__Task directions__
Within the material below, transcribe exactly the lines from the one holding "Continue the three.js" through the one holding "return uneven - uneven.max()", keeping both ends and skipping the rest.

__Data listing__
⁂

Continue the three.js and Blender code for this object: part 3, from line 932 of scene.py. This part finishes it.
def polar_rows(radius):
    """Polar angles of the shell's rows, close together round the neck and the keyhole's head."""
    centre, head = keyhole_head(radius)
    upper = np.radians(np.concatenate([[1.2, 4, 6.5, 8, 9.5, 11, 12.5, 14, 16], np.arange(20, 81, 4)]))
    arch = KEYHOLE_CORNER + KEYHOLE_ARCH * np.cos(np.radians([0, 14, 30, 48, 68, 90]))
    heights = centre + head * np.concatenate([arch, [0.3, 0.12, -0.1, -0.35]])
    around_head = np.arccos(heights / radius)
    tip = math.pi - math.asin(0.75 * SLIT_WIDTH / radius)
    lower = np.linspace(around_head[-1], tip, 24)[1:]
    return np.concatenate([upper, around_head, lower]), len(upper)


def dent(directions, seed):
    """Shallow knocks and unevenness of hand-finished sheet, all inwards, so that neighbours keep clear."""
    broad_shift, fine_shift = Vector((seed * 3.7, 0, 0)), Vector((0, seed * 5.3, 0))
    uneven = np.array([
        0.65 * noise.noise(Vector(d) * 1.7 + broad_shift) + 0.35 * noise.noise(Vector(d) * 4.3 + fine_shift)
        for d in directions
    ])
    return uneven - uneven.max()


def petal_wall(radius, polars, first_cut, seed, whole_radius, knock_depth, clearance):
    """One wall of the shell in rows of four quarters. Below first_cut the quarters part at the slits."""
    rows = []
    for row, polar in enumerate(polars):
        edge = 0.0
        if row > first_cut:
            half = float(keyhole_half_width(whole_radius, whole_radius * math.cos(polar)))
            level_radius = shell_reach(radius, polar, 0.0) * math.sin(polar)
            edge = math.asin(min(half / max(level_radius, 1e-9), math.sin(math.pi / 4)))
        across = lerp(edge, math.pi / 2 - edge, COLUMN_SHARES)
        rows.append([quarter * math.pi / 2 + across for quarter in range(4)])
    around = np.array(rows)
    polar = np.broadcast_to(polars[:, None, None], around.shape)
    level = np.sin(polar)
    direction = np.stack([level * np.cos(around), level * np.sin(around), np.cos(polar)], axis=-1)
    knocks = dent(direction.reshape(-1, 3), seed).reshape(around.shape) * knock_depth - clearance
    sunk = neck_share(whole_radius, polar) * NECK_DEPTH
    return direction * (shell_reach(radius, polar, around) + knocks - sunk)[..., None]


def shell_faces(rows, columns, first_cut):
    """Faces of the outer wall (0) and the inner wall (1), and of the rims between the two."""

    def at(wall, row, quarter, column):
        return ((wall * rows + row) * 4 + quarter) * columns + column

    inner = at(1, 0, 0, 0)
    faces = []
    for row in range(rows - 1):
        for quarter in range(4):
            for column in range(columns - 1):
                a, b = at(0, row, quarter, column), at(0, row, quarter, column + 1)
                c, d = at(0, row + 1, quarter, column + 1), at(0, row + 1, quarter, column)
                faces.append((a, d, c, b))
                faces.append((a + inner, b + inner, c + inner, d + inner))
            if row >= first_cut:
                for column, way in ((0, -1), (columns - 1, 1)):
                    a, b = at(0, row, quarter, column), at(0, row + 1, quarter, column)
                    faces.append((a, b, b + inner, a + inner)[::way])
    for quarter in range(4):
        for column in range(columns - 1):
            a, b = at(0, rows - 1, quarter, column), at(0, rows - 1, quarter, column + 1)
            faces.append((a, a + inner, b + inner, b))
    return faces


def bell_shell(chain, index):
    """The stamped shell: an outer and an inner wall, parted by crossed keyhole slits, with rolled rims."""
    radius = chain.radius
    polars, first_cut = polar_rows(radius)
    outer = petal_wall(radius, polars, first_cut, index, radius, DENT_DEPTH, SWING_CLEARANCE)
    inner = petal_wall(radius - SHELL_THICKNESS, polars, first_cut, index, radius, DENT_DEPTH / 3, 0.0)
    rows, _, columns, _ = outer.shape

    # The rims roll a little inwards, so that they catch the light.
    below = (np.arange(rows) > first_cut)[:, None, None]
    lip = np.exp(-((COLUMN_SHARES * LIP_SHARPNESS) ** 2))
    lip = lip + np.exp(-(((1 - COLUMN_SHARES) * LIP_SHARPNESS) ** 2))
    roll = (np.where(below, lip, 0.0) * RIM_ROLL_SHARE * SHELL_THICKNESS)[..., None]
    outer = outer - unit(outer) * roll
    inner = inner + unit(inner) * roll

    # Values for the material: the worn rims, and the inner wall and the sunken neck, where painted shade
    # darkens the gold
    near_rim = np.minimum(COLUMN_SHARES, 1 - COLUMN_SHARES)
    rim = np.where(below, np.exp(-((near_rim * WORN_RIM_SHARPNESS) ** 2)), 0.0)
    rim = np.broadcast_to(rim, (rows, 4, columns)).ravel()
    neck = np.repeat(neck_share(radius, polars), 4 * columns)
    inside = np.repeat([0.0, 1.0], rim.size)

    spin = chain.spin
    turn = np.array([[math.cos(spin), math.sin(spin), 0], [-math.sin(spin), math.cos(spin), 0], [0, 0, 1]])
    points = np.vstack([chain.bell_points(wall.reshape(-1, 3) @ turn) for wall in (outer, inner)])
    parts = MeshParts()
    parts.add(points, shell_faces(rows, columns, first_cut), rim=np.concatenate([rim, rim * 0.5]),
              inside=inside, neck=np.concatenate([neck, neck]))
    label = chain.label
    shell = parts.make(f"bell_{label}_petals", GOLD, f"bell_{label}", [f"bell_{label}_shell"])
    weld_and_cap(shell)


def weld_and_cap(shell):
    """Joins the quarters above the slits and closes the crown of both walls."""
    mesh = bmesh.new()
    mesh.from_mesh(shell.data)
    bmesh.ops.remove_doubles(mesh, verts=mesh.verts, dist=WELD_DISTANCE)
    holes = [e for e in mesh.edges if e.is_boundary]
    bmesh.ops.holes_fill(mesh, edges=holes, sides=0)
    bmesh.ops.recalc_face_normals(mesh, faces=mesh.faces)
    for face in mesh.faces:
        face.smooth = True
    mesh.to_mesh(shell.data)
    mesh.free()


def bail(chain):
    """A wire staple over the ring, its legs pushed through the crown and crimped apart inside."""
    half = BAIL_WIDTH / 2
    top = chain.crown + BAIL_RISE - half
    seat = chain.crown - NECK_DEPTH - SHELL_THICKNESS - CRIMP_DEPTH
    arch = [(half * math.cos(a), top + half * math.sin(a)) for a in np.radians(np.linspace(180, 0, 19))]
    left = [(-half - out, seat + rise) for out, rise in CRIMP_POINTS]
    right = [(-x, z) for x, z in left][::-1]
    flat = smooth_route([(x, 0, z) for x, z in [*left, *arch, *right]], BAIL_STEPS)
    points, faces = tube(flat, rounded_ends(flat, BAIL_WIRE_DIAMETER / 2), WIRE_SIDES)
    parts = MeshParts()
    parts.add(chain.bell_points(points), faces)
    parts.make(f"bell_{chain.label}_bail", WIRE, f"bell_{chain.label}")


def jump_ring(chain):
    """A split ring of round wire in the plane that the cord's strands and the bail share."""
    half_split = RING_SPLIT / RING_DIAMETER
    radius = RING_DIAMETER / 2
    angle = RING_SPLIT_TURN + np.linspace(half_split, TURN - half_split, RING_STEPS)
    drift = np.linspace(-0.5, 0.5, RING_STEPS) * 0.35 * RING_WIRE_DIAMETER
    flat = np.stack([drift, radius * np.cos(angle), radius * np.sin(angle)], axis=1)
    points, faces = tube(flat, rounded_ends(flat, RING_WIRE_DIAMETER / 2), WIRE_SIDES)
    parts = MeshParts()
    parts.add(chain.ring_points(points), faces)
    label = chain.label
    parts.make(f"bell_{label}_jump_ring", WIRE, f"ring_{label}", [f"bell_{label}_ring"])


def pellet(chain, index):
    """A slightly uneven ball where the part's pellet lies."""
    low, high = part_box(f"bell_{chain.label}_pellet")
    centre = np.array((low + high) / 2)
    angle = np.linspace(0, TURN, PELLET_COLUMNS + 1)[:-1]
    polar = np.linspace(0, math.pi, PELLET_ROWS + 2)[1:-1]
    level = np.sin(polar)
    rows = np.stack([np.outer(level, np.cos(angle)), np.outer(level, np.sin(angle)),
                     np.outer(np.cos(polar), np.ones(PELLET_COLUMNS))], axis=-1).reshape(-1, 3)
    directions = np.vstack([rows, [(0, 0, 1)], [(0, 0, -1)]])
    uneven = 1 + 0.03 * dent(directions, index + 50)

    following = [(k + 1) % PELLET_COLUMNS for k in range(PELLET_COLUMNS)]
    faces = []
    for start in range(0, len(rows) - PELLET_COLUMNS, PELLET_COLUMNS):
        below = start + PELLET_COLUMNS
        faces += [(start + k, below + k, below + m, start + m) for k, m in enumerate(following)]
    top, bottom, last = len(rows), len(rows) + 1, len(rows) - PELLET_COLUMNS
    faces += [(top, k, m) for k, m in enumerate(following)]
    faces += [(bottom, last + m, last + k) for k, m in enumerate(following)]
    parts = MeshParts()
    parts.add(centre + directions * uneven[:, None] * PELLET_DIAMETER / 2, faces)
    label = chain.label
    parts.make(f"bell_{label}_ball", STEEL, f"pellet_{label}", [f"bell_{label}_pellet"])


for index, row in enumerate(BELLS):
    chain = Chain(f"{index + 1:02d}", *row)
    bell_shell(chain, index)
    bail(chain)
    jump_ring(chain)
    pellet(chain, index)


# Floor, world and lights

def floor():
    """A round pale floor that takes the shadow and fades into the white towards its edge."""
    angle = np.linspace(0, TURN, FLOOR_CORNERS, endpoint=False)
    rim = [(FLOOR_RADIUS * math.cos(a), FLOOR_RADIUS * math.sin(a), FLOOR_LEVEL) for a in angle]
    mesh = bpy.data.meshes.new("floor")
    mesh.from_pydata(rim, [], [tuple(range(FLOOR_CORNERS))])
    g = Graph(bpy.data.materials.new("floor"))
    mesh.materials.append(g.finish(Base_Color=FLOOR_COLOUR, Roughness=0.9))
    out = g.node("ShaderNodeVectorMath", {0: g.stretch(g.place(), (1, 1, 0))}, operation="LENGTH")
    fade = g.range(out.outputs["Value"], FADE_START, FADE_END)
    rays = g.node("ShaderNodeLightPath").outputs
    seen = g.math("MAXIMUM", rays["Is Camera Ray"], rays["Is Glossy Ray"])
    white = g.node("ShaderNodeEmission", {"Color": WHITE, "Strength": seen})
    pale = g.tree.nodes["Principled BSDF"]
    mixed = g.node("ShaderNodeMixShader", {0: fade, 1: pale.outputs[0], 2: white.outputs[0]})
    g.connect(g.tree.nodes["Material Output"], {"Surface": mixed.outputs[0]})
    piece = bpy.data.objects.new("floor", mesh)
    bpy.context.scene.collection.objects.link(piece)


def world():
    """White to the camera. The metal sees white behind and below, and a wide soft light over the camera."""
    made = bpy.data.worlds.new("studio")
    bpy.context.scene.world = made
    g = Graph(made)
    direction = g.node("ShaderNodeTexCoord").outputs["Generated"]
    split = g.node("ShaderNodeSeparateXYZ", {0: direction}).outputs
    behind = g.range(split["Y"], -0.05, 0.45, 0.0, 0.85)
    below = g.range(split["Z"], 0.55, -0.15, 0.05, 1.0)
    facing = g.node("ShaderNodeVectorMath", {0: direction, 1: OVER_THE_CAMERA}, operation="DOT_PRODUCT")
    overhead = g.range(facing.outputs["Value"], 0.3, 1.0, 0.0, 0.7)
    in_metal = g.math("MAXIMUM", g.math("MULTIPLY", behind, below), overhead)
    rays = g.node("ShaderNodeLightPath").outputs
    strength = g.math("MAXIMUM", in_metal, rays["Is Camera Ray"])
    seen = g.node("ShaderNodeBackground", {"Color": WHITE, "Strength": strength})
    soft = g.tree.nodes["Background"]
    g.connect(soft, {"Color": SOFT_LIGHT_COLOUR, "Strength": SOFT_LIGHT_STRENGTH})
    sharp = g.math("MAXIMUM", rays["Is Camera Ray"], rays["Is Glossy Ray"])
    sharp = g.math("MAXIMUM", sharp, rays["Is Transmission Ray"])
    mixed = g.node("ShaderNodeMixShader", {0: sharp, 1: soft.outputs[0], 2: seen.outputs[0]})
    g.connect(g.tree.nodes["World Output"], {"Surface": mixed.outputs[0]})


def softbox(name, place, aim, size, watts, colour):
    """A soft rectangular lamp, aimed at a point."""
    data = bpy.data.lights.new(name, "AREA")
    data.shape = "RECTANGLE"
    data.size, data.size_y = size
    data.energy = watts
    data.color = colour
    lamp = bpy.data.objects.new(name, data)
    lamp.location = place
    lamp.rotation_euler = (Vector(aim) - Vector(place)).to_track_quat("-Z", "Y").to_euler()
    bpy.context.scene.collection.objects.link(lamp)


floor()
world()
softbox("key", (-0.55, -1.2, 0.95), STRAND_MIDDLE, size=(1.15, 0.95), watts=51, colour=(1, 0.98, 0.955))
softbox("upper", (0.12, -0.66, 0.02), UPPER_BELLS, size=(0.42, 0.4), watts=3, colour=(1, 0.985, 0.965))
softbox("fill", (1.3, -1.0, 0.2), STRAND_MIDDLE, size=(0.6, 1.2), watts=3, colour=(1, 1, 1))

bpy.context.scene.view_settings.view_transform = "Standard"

⁂

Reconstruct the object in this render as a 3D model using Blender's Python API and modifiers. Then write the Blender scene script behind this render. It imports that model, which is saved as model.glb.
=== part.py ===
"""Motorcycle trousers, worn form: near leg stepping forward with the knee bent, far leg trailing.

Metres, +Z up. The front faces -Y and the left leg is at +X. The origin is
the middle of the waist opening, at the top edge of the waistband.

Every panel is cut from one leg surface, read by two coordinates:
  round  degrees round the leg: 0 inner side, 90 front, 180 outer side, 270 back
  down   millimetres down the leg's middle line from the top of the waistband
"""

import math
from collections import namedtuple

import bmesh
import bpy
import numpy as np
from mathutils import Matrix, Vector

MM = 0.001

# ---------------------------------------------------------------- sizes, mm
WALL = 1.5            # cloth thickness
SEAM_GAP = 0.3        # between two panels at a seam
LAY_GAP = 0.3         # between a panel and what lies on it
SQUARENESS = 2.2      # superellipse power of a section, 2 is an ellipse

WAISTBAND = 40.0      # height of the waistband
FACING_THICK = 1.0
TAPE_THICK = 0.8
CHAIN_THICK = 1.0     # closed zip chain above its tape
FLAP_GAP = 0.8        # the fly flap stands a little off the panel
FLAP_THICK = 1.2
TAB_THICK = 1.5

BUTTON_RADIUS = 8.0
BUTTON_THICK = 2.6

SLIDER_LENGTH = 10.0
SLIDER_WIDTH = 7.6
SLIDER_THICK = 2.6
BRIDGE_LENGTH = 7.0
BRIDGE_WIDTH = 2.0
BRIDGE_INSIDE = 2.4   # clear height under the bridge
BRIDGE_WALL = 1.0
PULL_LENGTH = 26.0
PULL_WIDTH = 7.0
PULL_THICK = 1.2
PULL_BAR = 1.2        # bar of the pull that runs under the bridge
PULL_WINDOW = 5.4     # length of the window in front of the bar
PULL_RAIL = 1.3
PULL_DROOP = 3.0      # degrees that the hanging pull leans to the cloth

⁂

__Written reply__
Continue the three.js and Blender code for this object: part 3, from line 932 of scene.py. This part finishes it.
def polar_rows(radius):
    """Polar angles of the shell's rows, close together round the neck and the keyhole's head."""
    centre, head = keyhole_head(radius)
    upper = np.radians(np.concatenate([[1.2, 4, 6.5, 8, 9.5, 11, 12.5, 14, 16], np.arange(20, 81, 4)]))
    arch = KEYHOLE_CORNER + KEYHOLE_ARCH * np.cos(np.radians([0, 14, 30, 48, 68, 90]))
    heights = centre + head * np.concatenate([arch, [0.3, 0.12, -0.1, -0.35]])
    around_head = np.arccos(heights / radius)
    tip = math.pi - math.asin(0.75 * SLIT_WIDTH / radius)
    lower = np.linspace(around_head[-1], tip, 24)[1:]
    return np.concatenate([upper, around_head, lower]), len(upper)


def dent(directions, seed):
    """Shallow knocks and unevenness of hand-finished sheet, all inwards, so that neighbours keep clear."""
    broad_shift, fine_shift = Vector((seed * 3.7, 0, 0)), Vector((0, seed * 5.3, 0))
    uneven = np.array([
        0.65 * noise.noise(Vector(d) * 1.7 + broad_shift) + 0.35 * noise.noise(Vector(d) * 4.3 + fine_shift)
        for d in directions
    ])
    return uneven - uneven.max()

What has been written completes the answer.